ABSTRACT

Indonesia went through a long history of political struggle, colonialism, ethnic conflicts and nationalism (Cribb and Brown 1995; Vickers 2012). The contested idea of a nation called Indonesia as we know it today has developed over time. The archipelago’s ethnic and religious diversity make it challenging to promote a sense of being Indonesian and develop a unifying identity. “Efforts to forge a single nation/state from an extremely heterogeneous society have been based on stressing the anti-colonial struggle against the Dutch” (Smith 2001, p. 82). Before the twentieth century, “localism remained the predominant motif of political and cultural identity” (Elson 2008, p. 1) in the area of today’s Indonesia. By bringing most of the archipelago under colonial control in 1870 (Netherlands East Indies), Dutch state-building activities set the basis for an Indonesian nation, but it took decades to bring together the “contending visions” (Bourchier and Hadiz 2003, p. 2) of a nation state called Indonesia. Successive efforts were made “to delineate, define and implant a broadly accepted sense of what ‘being Indonesian’ might mean” (Elson 2008, p. 316). With Pancasila, the first president Soekarno established the five basic principles of the national ideology and the country’s constitution that should facilitate a common identity and the process of homogenization: the belief in one supreme God, just and civilized humanity, national unity, democracy led by wisdom and prudence through consultation and representation, and social justice (Bourchier and Hadiz 2003, p. 24).

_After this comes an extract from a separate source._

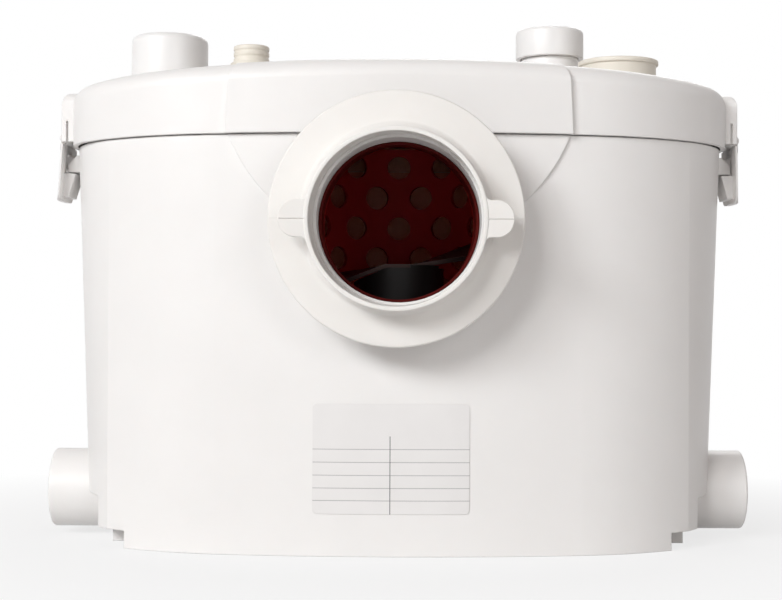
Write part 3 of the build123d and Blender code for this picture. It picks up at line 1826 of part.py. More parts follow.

These principles have since then shaped Indonesian politics and are still relevant – even for the energy sector, where the principle of social justice provides a strong justification for energy subsidies, rural electrification and a state-owned electricity supply. Pancasila and political Islam are the most dominant political cultures that are “intrinsic in Indonesian politics” (Suryadinata 1999, p. 29). They helped to create and protect a vibrant civil society “that made the transition to democracy possible” (Abuza 2007). The conflicting ideas about Indonesia need to be considered when dealing with the country’s current political situation. They shape the process of decentralization, lead to political cleavages and foster discussions about provincial

independence. Issues of coordination and conflicts between various jurisdictional levels also have a profound historical background. Political struggles have led to a number of regime changes in Indonesia since its independence in 1945 (Case 2002; Tamara 2009). The stable “pseudo-democracy” with “few civil liberties and regular, but rigged elections” (Case 2002, p. 79) under former president Haji Mohamed Suharto’s New Order stands out in Indonesia’s political development (Bourchier and Hadiz 2003, pp. 95-274; Case 2002, pp. 29-80; SarDesai 1989, pp. 239-245; Suryadinata 1999, pp. 117-168). In reaction to Soekarno’s Guided Democracy (SarDesai 1989, pp. 234-239) and his communist policies, Suharto blamed his predecessor for ruining the economy (Bourchier and Hadiz 2003, p. 10). The political program of New Order brought economic progress, but was also “marked by an increasing concentration of political power and an attenuation of civil and political rights” (Bourchier and Hadiz 2003, p. 13). Political opponents were systematically oppressed. Since then, the army has played an important role in politics (Suryadinata 1999). A further important legacy was the massive state apparatus, which “grew enormously during the New Order period and came closely to reflect the regime’s patrimonial culture” (Bourchier and Hadiz 2003, p. 21), resulting in a large, but often ineffective, bureaucracy.